The New York Times Co. v. Microsoft & OpenAI

Aug 23, 2025
2 min read

“NYT sues AI giants for ‘mass copyright infringement’—claims Times content was used to train ChatGPT without permission.”

Short Summary :

In December 2023, The New York Times filed a federal lawsuit against OpenAI and Microsoft, alleging that they used millions of Times articles without authorization to train AI models like ChatGPT. The complaint argues this constitutes copyright infringement, damages the newspaper’s business model, and unfairly competes with its journalism offerings. As of mid-2025, the court has allowed the core copyright claims to proceed, and OpenAI is appealing a data preservation order.

Facts :

⦁ Plaintiff: The New York Times — owner of copyrighted articles, in-depth investigations, opinion pieces, reviews, how-to guides, etc.

⦁ Defendants: OpenAI (creator of ChatGPT) and Microsoft (investor and provider of Azure infrastructure).

⦁ Allegations: The Times claims the defendants:

⦁ Used its content without permission to train AI models.

⦁ Generated text that recites content verbatim or mimics the Times’ expressive style.

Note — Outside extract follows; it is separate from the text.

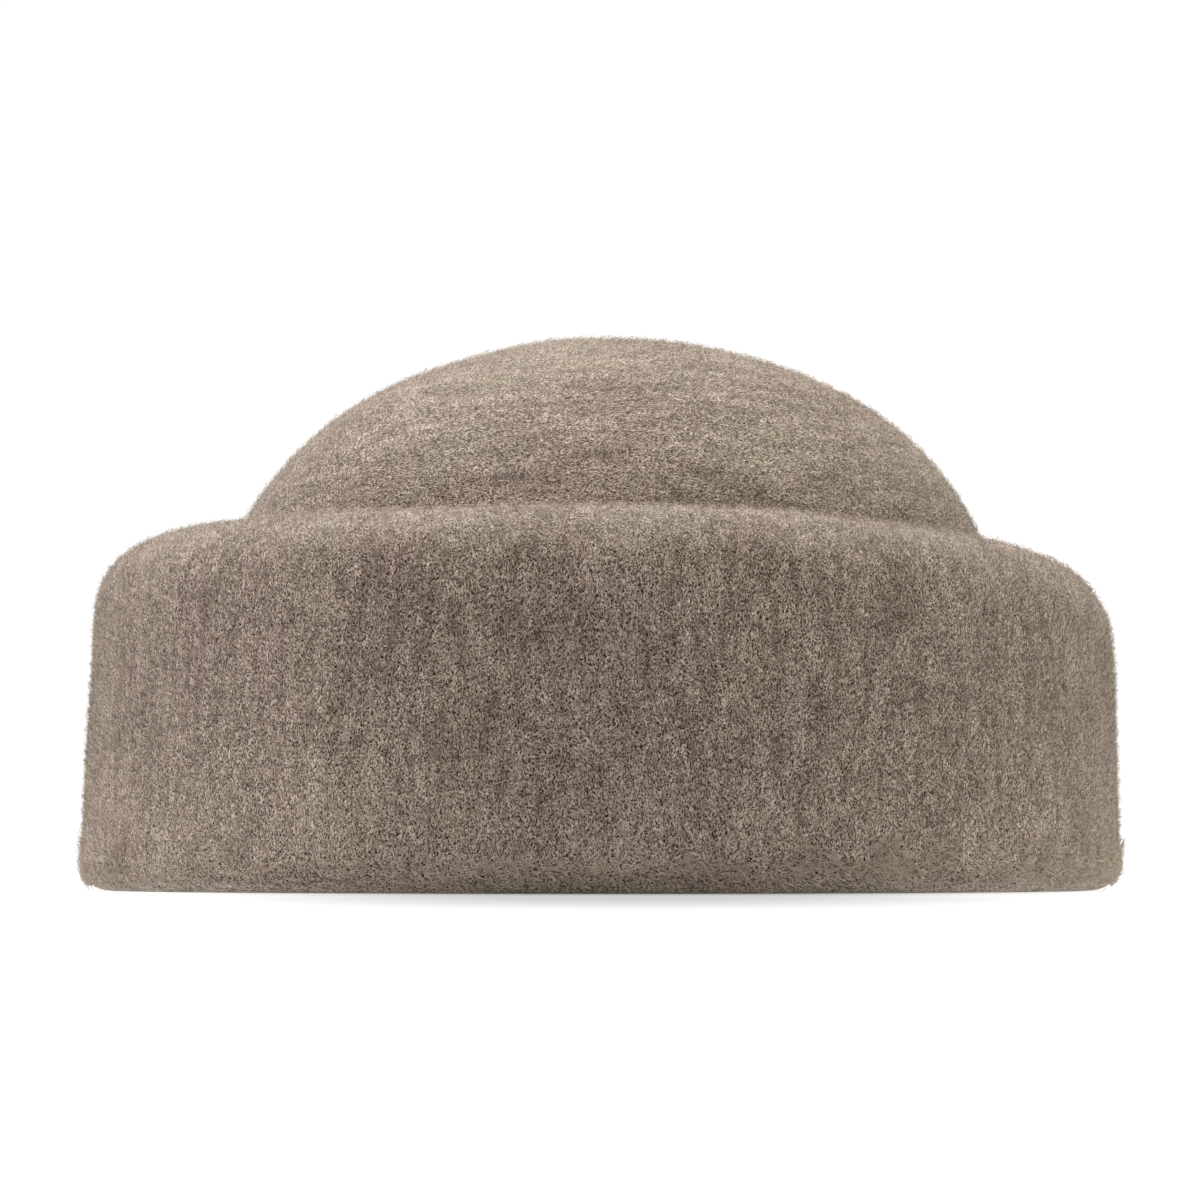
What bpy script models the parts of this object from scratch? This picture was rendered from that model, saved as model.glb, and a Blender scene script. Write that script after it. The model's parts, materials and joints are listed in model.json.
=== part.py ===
"""A docker hat in one piece of thick brushed felt: a low domed crown, and a tall cuff turned up all round it.

The hat stands by itself on the fold where the crown turns into the cuff. X runs across the hat and Y from front
to back, with the front at -Y. The origin is on the ground under the middle of the cuff. Lengths are in metres.
"""

import math
from collections import namedtuple

import bmesh
import bpy

# Felt and head opening
FELT = 0.003             # thickness of the wall, without its nap
HEAD_WIDTH = 0.165       # opening inside the fold, ear to ear
HEAD_LENGTH = 0.197      # opening inside the fold, front to back
OVAL_POWER = 2.12        # shape of the opening: 2 is an ellipse, and more is squarer

# Crown
TOTAL_HEIGHT = 0.1018
CROWN_LEAN = 0.0244      # how far in the crown's sides lean over the whole height
CROWN_WALL = 0.042       # height at which the dome begins
DOME_POWER = 3.5         # fullness of the dome's sides: 2 is an ellipse, and more is fuller
TOP_POWER = 1.88         # flatness of the dome's top: 2 is an ellipse, and more is flatter
CROWN_SHIFT = 0.0019     # how far the top of the dome sits towards +X

# Bottom fold
GROOVE = 0.007           # clear width between crown and cuff just above the fold
FOLD_BEND = 0.0015       # rounding of the two bends of the fold, on their inner side

# Cuff
CUFF_HEIGHT = 0.0655     # from the ground to the top of its rounded shoulder
CUFF_LEAN = 0.0022       # how far it leans in between the fold and the shoulder
SHOULDER_RISE = 0.0145   # height of the rounded shoulder
LIP_GAP = 0.002          # clear gap between the lip's edge and the crown
LIP_DROP = 0.0035        # how far the lip's edge lies below the top of the cuff

# Each side of the cuff: shares of the height, lean and rise above, and the shoulder's share of the way to the lip
Side = namedtuple("Side", "name heading height lean rise shoulder")
SIDES = (
    Side("front", -90, 1.00, 0.90, 0.85, 0.66),
    Side("right", 0, 0.915, 0.45, 1.10, 0.82),
    Side("back", 90, 0.99, 0.90, 0.90, 0.70),
    Side("left", 180, 0.985, 1.15, 0.97, 0.74),
)

# Fineness of the surface
SEGMENTS = 64
DOME_RINGS = 12
CROWN_WALL_RINGS = 2
FOLD_RINGS = 3
FLAT_RINGS = 2
CUFF_RINGS = 5
SHOULDER_RINGS = 6
LIP_RINGS = 3

FELT_COLOUR = (0.235, 0.175, 0.135, 1.0)
FELT_ROUGHNESS = 0.95
SMOOTH_ANGLE = math.radians(50)

# The middle of the wall, from which the felt is thickened both ways
HALF_FELT = FELT / 2
CROWN_HALF_WIDTH = HEAD_WIDTH / 2 + HALF_FELT
CROWN_HALF_LENGTH = HEAD_LENGTH / 2 + HALF_FELT
CROWN_TOP = TOTAL_HEIGHT - HALF_FELT
BEND_RADIUS = FOLD_BEND + HALF_FELT
FOLD_TOP = BEND_RADIUS + HALF_FELT
FOLD_REACH = GROOVE + FELT
QUARTER = math.pi / 2

# A point of the felt's line at one heading: the crown's outline is scaled, then moved out by a reach
Station = namedtuple("Station", "scale reach height")


def side_share(azimuth, column):
    """One column of SIDES, blended smoothly from side to side."""
    total = 0.0
    for side in SIDES:
        weight = max(0.0, math.cos(azimuth - math.radians(side.heading))) ** 2
        total += weight * getattr(side, column)
    return total


def crown_climb(height):
    """The share of the way from the fold to the crown's top at a height."""
    return (height - FOLD_TOP) / (CROWN_TOP - FOLD_TOP)


def wall_scale(height):
    """The share of the crown's full width that its leaning sides leave at a height."""
    return 1 - CROWN_LEAN / CROWN_HALF_WIDTH * crown_climb(height)


def crown_scale(height):
    """The share of the crown's full width that is left at a height, with the dome's rounding."""
    rise = max(0.0, height - CROWN_WALL) / (CROWN_TOP - CROWN_WALL)
    return wall_scale(height) * max(0.0, 1 - rise ** DOME_POWER) ** (1 / TOP_POWER)


def crown_drift(height):
    """The crown's sideways shift at a height, none at the fold and all of it at the top."""
    return CROWN_SHIFT * math.sin(QUARTER * crown_climb(height))


def dome_line():
    """From the first ring under the crown's top down to where the dome begins."""
    line = []
    for ring in range(1, DOME_RINGS + 1):
        turn = QUARTER * (1 - ring / DOME_RINGS)
        height = CROWN_WALL + (CROWN_TOP - CROWN_WALL) * math.sin(turn) ** (2 / DOME_POWER)
        line.append(Station(crown_scale(height), 0.0, height))
    return line


def crown_wall_line():
    """Down the crown's leaning sides to the fold."""
    line = []
    for ring in range(1, CROWN_WALL_RINGS + 1):
        height = CROWN_WALL + (FOLD_TOP - CROWN_WALL) * ring / CROWN_WALL_RINGS
        line.append(Station(wall_scale(height), 0.0, height))
    return line


def fold_line():
    """Round the bottom fold: down and out, flat where it rests, then up and out."""
    line = []
    for ring in range(1, FOLD_RINGS + 1):
        turn = QUARTER * ring / FOLD_RINGS
        reach = BEND_RADIUS * (1 - math.cos(turn))
        line.append(Station(1.0, reach, FOLD_TOP - BEND_RADIUS * math.sin(turn)))
    flat = FOLD_REACH - 2 * BEND_RADIUS
    for ring in range(1, FLAT_RINGS + 1):
        line.append(Station(1.0, BEND_RADIUS + flat * ring / FLAT_RINGS, HALF_FELT))
    for ring in range(1, FOLD_RINGS + 1):
        turn = QUARTER * ring / FOLD_RINGS
        reach = FOLD_REACH - BEND_RADIUS * (1 - math.sin(turn))
        line.append(Station(1.0, reach, FOLD_TOP - BEND_RADIUS * math.cos(turn)))
    return line


def cuff_line(azimuth):
    """Up the cuff's wall, over its shoulder and in along its lip, which stops short of the crown."""
    line = []
    top = CUFF_HEIGHT * side_share(azimuth, "height") - HALF_FELT
    rise = SHOULDER_RISE * side_share(azimuth, "rise") - HALF_FELT
    lean = CUFF_LEAN * side_share(azimuth, "lean")
    for ring in range(1, CUFF_RINGS + 1):
        share = ring / CUFF_RINGS
        height = FOLD_TOP + (top - rise - FOLD_TOP) * share
        line.append(Station(1.0, FOLD_REACH - lean * share, height))
    shoulder_reach = FOLD_REACH - lean
    whole_run = shoulder_reach - lip_reach(azimuth, top - LIP_DROP)
    run = whole_run * side_share(azimuth, "shoulder")
    for ring in range(1, SHOULDER_RINGS + 1):
        turn = QUARTER * ring / SHOULDER_RINGS
        reach = shoulder_reach - run * (1 - math.cos(turn))
        line.append(Station(1.0, reach, top - rise * (1 - math.sin(turn))))
    for ring in range(1, LIP_RINGS + 1):
        turn = QUARTER * ring / LIP_RINGS
        reach = shoulder_reach - run - (whole_run - run) * math.sin(turn)
        line.append(Station(1.0, reach, top - LIP_DROP * (1 - math.cos(turn))))
    return line


def lip_reach(azimuth, height):
    """How far out of the crown's full outline the lip's edge lies, so that it clears the crown."""
    radius = math.hypot(CROWN_HALF_WIDTH * math.cos(azimuth), CROWN_HALF_LENGTH * math.sin(azimuth))
    crown_reach = crown_drift(height) * math.cos(azimuth) - radius * (1 - crown_scale(height))
    return crown_reach + FELT + LIP_GAP


def oval(turn):
    """Cosine and sine of the opening's oval at a turn."""
    return [math.copysign(abs(part) ** (2 / OVAL_POWER), part) for part in (math.cos(turn), math.sin(turn))]


def felt_point(azimuth, station, shift):
    """Where a station of the felt's line lies in space."""
    across, along = oval(azimuth)
    half_width = CROWN_HALF_WIDTH * station.scale + station.reach
    half_length = CROWN_HALF_LENGTH * station.scale + station.reach
    return (half_width * across + shift, half_length * along, station.height)


def felt_column(azimuth):
    """The points of the felt at one heading, from under the crown's top to the lip's edge."""
    crown = dome_line() + crown_wall_line()
    points = [felt_point(azimuth, station, crown_drift(station.height)) for station in crown]
    points += [felt_point(azimuth, station, 0.0) for station in fold_line() + cuff_line(azimuth)]
    return points


def felt_sheet():
    """The middle of the wall as an open surface, a loft round the hat's axis."""
    sheet = bmesh.new()
    top = sheet.verts.new((crown_drift(CROWN_TOP), 0.0, CROWN_TOP))
    columns = []
    for segment in range(SEGMENTS):
        points = felt_column(2 * math.pi * segment / SEGMENTS)
        columns.append([sheet.verts.new(point) for point in points])
    for here, ahead in zip(columns, columns[1:] + columns[:1]):
        sheet.faces.new((top, here[0], ahead[0]))
        for ring in range(len(here) - 1):
            sheet.faces.new((here[ring], here[ring + 1], ahead[ring + 1], ahead[ring]))
    mesh = bpy.data.meshes.new("felt_body")
    sheet.to_mesh(mesh)
    sheet.free()
    return mesh


def felt_material():
    material = bpy.data.materials.new("felt")
    material.use_nodes = True
    shader = material.node_tree.nodes["Principled BSDF"]
    shader.inputs["Base Color"].default_value = FELT_COLOUR
    shader.inputs["Roughness"].default_value = FELT_ROUGHNESS
    shader.inputs["Metallic"].default_value = 0.0
    return material


def build_felt_body(collection):
    """The whole hat: the sheet above, thickened to the felt's wall."""
    mesh = felt_sheet()
    mesh.shade_smooth()
    mesh.set_sharp_from_angle(angle=SMOOTH_ANGLE)
    mesh.materials.append(felt_material())
    body = bpy.data.objects.new("felt_body", mesh)
    collection.objects.link(body)
    wall = body.modifiers.new("wall", "SOLIDIFY")
    wall.thickness = FELT
    wall.offset = 0.0
    wall.use_even_offset = True
    wall.use_quality_normals = True
    return body


def main():
    for old in list(bpy.data.objects):
        bpy.data.objects.remove(old)
    collection = bpy.data.collections.new("felt_docker_hat")
    bpy.context.scene.collection.children.link(collection)
    build_felt_body(collection)


main()
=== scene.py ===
"""The brushed felt beanie on a pale floor, in soft studio light.

Lengths are in metres and colours are linear. The hat stands on z = 0 with its front at -Y.
"""

import json
import math
import random

import bmesh
import bpy
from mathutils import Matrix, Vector, noise

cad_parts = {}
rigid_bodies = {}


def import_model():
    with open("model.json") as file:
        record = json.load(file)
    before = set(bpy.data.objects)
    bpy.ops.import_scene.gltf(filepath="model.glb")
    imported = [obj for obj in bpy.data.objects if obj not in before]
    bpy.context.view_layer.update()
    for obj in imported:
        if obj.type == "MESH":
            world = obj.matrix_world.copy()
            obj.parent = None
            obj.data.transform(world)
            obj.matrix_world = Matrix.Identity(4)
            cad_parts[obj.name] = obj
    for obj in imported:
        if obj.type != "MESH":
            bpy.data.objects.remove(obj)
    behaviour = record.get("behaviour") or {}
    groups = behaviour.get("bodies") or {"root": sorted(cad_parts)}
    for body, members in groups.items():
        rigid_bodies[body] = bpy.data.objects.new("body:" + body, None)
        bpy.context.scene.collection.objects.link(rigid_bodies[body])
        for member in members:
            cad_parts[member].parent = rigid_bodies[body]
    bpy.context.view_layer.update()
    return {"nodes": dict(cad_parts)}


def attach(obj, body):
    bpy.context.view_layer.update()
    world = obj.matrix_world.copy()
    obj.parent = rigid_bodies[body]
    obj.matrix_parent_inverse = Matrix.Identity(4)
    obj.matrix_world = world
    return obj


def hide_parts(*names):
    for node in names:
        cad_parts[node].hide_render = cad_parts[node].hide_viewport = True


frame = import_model()

# Felt body
# The hat is one piece of thick wool felt, blocked into a domed crown and turned up as a tall cuff. It is dyed
# in the wool, so dark and pale fibres are mixed all through it. This is the cloth under the nap: the CAD wall
# made finer, with the slight unevenness that felting leaves.

MILLIMETRE = 0.001
MERGE_DISTANCE = 0.01 * MILLIMETRE
QUAD_FACE_ANGLE = math.radians(40)
QUAD_SHAPE_ANGLE = math.radians(60)
UNEVEN_DEPTH = 0.35 * MILLIMETRE
UNEVEN_SIZE = 16 * MILLIMETRE
REST_HEIGHT = 3 * MILLIMETRE  # the felt is left even below this, and to twice this it fades in
OUTSIDE_CENTRE = Vector((0.0, 0.0, 0.02))
FOLD_BAND = 7 * MILLIMETRE  # height to which the fibres lie along the bottom fold

PATCH_SIZE = 14 * MILLIMETRE
PATCH_STRETCH = 1.8
PATCH_GAIN = 0.32
STREAK_SIZE = 2.2 * MILLIMETRE
STREAK_STRETCH = 4.0
STREAK_GAIN = 0.7
PAINTED_BOUNCE_HEIGHT = 30 * MILLIMETRE  # the cuff is painted paler from here down to the fold, for light thrown up by the floor
PAINTED_BOUNCE_GAIN = 0.2
HUE_SIZE = 13 * MILLIMETRE
HUE_STRETCH = 2.0
HUE_GAIN = 1.3
BLEND_DETAIL = 2.0
CRIMP_SIZE = 0.45 * MILLIMETRE
CRIMP_FINER = 0.7
CRIMP_STRETCH = 1.7
CRIMP_SHARPNESS = 14.0
CRIMP_AND_PAINTED_SHADE_GAIN = 1.3
CRIMP_DEPTH = 0.2 * MILLIMETRE
CRIMP_STRENGTH = 0.6
MIDDLE = 0.5  # the middle of a noise, and of a tone or a hue
CLOTH_DARKER = 0.1

WOOL_STOPS = (
    (0.0, (0.033, 0.021, 0.013)),
    (0.3, (0.115, 0.081, 0.058)),
    (0.5, (0.230, 0.170, 0.130)),
    (0.75, (0.440, 0.350, 0.285)),
    (1.0, (0.730, 0.620, 0.530)),
)
PINK_TINT = (1.05, 0.97, 1.00, 1.0)
GREEN_TINT = (0.96, 1.02, 0.92, 1.0)
FELT_SPECULAR = 0.15
FELT_SHEEN = 0.12
FELT_SHEEN_ROUGHNESS = 0.5
CLOTH_ROUGHNESS = 0.95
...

⦁ Diverts subscription, licensing, affiliate, and advertising revenue by reproducing content.

⦁ Negotiations: The Times had attempted to negotiate licensing deals in April 2023 but failed.

⦁ Additional harms cited: Models hallucinating or attributing false information to the Times, further confusing attribution and undermining trust.

Findings / Procedural Developments :

⦁ On March 26, 2025, Judge Sidney Stein (S.D.N.Y.) allowed most of the copyright claims to proceed, possibly toward a jury trial. Some peripheral claims were dismissed, but the “core thrust” remains intact.

⦁ A motion to dismiss by the defendants was largely denied, enabling the case to move to discovery and potential summary judgment.

⦁ On June 6, 2025, OpenAI filed an appeal against a court order requiring indefinite preservation and segregation of ChatGPT output logs. OpenAI argues this conflicts with its user privacy commitments.

Suggestion / Implications :

⦁ Copyright Boundaries for AI: If upheld, the case may set precedent requiring AI developers to license copyrighted training data from news organizations, reshaping data acquisition models.

⦁ Fair Use Under Scrutiny: The fair use defense—common in AI arguments—could be significantly narrowed, especially when outputs compete with original content or replicate it verbatim.

⦁ Press Protections: Demonstrates publishers’ willingness and ability to enforce rights against tech giants, advocating compensation and attribution in AI use cases.

⦁ Privacy vs Discovery: The data preservation order clash reflects tension between litigation needs and AI services’ user privacy promises—potentially shaping discovery protocols for AI-generated outputs.